■ To be done ■
Reproduce, word for word, every line from the first one down to the line containing "0, 180]) hinge_ears();", and nothing else.

■ Data provided ■
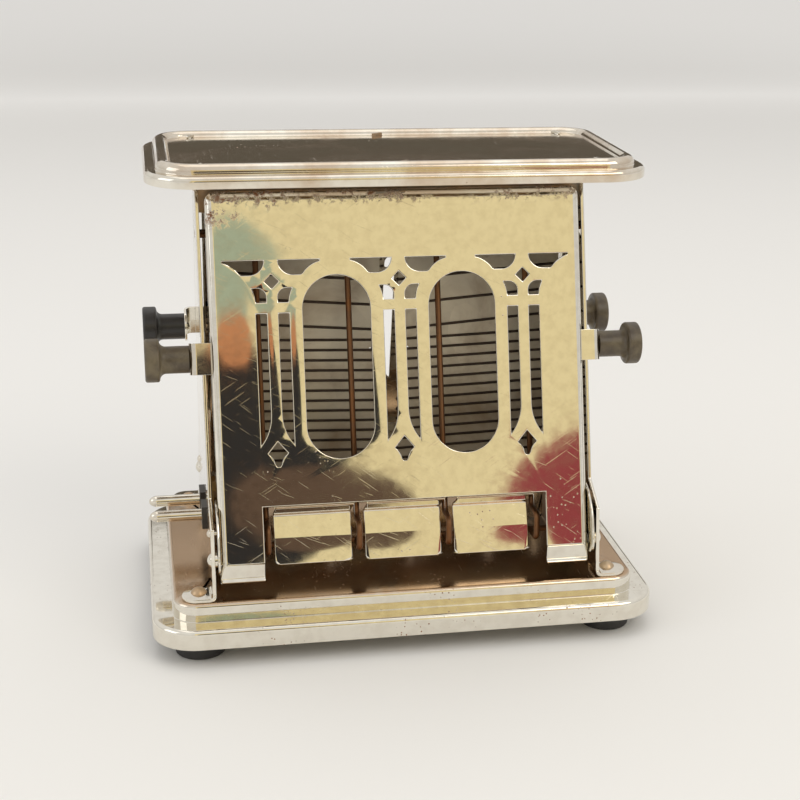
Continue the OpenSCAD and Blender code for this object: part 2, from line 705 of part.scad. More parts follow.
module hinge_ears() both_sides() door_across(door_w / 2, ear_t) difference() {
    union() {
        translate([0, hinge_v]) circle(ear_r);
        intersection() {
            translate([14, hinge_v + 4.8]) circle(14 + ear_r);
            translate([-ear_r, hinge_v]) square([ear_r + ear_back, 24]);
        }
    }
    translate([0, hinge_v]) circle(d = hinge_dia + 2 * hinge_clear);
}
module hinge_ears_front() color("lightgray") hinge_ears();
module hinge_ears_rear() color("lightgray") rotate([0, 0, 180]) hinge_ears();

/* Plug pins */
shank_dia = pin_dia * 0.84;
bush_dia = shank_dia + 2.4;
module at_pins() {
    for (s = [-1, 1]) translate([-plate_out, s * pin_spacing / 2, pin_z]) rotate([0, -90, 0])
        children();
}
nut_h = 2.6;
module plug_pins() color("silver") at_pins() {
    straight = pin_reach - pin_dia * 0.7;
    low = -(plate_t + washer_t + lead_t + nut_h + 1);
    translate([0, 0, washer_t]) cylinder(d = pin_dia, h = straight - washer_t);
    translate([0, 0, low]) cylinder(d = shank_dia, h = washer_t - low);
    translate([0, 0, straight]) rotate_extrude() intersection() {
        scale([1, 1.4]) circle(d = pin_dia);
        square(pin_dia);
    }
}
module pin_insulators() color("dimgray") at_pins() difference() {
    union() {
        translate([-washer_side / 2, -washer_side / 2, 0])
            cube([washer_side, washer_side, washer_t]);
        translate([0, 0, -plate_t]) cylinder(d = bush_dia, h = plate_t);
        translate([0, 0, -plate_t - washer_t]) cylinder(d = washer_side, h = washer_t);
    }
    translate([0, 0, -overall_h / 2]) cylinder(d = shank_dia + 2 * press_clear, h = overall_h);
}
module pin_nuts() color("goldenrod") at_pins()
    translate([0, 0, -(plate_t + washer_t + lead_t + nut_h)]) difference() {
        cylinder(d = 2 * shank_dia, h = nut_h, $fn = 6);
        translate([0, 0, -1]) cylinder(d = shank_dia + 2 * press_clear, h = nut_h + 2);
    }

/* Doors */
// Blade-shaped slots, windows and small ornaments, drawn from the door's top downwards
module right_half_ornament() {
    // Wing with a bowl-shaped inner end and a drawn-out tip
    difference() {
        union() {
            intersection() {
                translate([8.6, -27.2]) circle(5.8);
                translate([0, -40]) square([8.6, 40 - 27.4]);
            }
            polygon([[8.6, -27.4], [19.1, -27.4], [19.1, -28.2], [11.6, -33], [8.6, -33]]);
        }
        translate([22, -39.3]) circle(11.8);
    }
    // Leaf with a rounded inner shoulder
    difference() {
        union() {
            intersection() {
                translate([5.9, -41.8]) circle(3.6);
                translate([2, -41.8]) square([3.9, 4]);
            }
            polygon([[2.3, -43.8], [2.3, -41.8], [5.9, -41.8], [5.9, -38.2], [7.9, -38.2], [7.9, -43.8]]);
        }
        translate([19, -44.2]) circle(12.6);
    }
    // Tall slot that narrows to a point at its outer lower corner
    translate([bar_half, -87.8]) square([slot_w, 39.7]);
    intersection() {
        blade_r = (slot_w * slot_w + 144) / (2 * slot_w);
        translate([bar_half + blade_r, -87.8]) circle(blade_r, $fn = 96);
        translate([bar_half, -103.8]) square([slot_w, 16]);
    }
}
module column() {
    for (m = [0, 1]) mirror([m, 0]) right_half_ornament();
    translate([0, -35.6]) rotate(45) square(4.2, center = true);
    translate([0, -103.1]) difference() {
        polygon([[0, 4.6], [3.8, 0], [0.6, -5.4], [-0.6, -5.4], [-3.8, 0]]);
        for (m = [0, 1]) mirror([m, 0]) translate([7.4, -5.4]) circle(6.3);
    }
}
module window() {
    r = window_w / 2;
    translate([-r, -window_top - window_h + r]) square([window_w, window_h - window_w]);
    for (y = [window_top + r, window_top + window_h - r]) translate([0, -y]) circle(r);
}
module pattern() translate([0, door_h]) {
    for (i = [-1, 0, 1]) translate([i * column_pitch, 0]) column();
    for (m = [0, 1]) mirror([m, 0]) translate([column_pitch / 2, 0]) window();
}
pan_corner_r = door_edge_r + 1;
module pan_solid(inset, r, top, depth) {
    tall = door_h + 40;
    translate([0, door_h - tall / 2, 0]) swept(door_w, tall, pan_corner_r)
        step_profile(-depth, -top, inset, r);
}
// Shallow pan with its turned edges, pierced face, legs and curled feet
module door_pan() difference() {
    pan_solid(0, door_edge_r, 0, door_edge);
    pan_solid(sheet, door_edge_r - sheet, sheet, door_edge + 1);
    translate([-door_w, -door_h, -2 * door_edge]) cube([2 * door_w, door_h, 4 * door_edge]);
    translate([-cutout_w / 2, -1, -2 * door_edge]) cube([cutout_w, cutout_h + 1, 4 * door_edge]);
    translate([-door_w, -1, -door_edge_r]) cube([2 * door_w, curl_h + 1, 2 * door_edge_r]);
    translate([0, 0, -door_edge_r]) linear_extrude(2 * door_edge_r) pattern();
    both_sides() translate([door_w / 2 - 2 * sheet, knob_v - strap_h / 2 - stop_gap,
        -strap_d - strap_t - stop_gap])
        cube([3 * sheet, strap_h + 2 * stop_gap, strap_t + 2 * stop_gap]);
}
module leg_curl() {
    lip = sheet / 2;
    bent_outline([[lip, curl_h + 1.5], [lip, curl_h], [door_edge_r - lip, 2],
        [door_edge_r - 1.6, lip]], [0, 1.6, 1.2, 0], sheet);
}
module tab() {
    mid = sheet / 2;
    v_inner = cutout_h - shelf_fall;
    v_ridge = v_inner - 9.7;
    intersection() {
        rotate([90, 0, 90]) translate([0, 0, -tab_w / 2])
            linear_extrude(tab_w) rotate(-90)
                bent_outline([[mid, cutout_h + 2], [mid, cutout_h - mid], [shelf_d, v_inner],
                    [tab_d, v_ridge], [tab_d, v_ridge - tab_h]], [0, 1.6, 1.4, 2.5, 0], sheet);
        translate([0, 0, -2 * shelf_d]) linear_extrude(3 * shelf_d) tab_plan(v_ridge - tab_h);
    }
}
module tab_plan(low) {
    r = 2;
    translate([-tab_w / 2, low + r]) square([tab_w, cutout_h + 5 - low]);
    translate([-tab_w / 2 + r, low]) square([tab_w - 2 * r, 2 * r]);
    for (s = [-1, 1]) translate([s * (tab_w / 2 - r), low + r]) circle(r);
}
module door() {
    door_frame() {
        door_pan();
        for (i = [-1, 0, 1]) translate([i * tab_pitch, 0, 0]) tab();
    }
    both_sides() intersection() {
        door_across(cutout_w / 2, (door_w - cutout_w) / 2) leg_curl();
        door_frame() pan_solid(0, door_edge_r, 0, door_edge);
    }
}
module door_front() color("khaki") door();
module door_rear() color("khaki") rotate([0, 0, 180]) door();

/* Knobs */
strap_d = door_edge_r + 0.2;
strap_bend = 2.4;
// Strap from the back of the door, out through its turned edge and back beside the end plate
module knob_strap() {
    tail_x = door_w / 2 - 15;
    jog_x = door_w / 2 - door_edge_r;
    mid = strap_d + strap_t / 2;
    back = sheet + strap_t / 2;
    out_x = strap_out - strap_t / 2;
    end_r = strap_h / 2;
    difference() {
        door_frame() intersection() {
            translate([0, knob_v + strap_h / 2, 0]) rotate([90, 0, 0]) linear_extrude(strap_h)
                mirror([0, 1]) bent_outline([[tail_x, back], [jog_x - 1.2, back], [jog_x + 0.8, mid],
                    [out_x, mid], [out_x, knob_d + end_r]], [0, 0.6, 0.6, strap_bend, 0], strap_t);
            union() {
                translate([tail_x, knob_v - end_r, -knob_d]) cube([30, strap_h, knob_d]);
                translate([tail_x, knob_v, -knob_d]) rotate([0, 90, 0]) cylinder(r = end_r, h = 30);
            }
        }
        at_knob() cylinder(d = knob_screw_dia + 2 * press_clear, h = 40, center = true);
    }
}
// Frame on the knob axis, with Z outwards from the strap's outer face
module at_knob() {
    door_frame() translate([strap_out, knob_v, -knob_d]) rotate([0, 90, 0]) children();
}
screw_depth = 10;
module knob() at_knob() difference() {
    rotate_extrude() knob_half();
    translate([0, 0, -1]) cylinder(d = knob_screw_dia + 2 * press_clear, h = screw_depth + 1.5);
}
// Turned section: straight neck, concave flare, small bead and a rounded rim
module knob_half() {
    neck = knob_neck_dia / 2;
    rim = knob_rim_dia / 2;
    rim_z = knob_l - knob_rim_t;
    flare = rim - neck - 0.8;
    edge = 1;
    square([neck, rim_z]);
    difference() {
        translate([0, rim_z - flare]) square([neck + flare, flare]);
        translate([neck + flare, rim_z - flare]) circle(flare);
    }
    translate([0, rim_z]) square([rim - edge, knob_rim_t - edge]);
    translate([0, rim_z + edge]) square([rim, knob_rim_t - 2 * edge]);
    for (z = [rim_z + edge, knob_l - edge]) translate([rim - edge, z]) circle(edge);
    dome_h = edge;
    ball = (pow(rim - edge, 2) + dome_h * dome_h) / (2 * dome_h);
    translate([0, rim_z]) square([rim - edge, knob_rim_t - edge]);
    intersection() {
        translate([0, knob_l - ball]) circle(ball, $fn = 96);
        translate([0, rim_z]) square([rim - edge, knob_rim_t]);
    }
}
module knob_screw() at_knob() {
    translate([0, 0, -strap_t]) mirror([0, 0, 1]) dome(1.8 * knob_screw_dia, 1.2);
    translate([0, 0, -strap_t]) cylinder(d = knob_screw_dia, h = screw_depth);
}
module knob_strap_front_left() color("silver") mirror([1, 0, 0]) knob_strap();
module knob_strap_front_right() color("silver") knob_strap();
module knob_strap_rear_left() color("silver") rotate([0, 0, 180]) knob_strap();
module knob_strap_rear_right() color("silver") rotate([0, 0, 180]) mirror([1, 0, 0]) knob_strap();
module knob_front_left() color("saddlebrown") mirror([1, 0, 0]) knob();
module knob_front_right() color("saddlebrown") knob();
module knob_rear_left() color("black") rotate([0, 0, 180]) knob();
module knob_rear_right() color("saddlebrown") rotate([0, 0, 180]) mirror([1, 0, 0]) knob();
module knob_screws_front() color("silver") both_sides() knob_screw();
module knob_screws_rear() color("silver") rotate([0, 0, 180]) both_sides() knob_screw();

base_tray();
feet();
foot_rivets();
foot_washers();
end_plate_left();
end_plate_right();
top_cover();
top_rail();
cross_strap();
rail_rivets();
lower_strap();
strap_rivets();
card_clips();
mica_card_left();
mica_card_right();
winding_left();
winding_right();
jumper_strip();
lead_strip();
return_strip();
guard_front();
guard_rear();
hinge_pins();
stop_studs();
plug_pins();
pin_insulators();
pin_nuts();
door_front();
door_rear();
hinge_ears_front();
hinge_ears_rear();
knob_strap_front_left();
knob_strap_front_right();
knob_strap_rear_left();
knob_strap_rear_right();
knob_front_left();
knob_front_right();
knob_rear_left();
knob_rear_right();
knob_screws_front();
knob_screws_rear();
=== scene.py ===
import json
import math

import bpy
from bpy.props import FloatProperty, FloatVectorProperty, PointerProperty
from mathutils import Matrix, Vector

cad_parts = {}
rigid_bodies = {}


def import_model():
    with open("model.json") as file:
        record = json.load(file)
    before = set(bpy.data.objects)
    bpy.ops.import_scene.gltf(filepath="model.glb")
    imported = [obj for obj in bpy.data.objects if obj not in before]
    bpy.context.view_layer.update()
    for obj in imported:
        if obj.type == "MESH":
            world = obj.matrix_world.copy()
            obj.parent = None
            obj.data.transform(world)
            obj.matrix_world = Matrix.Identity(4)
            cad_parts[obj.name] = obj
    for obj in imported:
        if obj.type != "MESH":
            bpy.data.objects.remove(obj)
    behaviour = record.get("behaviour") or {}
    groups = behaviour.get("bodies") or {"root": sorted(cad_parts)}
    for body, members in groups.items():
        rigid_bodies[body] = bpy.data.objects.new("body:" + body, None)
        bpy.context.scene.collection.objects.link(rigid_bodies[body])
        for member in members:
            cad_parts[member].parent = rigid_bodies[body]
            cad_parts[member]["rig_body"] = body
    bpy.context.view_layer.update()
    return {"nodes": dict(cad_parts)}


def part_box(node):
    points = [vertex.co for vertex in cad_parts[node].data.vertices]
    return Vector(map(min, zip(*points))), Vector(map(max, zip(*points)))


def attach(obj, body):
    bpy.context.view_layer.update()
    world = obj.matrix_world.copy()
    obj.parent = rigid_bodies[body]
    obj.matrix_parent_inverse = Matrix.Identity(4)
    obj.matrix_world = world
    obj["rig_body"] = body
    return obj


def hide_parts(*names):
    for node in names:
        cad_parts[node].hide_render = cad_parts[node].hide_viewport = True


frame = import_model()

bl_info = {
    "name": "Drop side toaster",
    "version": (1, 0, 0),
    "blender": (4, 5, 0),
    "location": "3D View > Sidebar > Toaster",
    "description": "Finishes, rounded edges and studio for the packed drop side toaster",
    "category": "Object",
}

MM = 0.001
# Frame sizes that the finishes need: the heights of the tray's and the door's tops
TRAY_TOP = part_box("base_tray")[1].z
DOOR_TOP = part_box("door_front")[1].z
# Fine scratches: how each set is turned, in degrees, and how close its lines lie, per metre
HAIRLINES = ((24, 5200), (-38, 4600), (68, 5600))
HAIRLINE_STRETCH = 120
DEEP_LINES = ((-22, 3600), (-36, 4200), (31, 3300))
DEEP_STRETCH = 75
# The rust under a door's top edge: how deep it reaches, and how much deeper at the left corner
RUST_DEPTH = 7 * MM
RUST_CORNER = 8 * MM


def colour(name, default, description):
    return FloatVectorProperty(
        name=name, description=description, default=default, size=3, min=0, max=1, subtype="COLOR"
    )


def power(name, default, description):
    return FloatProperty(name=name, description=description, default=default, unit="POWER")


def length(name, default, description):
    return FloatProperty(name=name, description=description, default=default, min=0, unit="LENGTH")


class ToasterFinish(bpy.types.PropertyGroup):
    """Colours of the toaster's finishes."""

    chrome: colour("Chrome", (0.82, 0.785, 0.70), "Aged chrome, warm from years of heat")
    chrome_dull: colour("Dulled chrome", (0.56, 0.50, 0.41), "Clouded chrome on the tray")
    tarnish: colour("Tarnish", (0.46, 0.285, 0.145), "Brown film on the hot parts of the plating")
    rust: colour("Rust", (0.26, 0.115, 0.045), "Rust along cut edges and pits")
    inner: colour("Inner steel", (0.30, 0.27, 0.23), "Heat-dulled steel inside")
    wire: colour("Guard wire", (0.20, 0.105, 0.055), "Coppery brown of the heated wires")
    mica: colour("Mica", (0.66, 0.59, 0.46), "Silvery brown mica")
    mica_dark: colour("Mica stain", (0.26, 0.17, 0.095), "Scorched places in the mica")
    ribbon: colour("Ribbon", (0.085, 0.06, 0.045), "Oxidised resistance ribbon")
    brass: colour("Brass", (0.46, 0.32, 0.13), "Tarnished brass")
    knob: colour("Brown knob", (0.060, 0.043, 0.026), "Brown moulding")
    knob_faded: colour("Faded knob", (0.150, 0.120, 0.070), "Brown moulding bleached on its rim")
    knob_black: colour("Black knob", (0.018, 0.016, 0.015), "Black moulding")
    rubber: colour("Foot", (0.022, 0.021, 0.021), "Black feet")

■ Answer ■
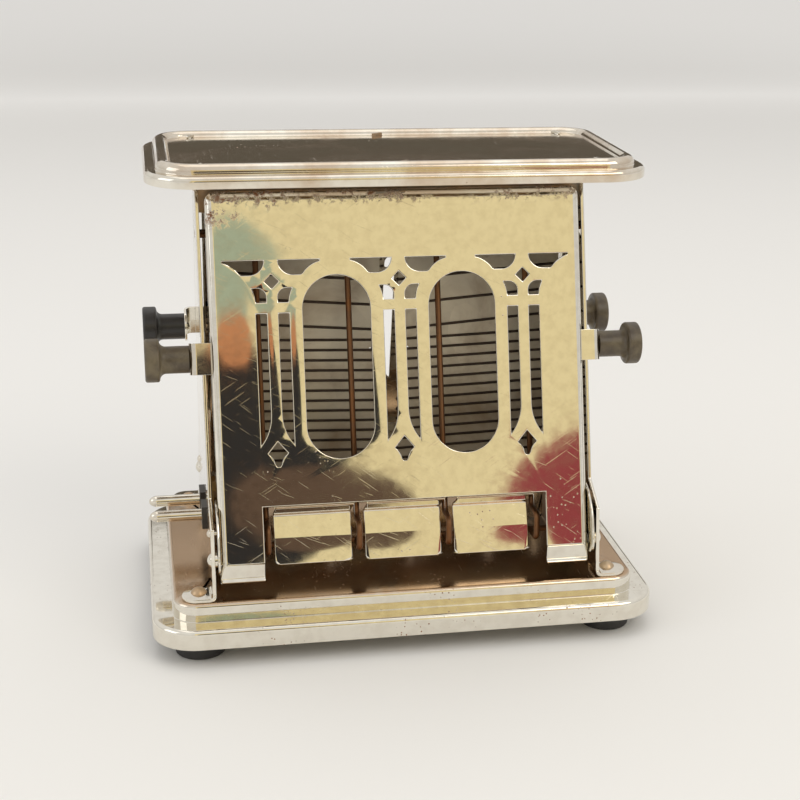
Continue the OpenSCAD and Blender code for this object: part 2, from line 705 of part.scad. More parts follow.
module hinge_ears() both_sides() door_across(door_w / 2, ear_t) difference() {
    union() {
        translate([0, hinge_v]) circle(ear_r);
        intersection() {
            translate([14, hinge_v + 4.8]) circle(14 + ear_r);
            translate([-ear_r, hinge_v]) square([ear_r + ear_back, 24]);
        }
    }
    translate([0, hinge_v]) circle(d = hinge_dia + 2 * hinge_clear);
}
module hinge_ears_front() color("lightgray") hinge_ears();
module hinge_ears_rear() color("lightgray") rotate([0, 0, 180]) hinge_ears();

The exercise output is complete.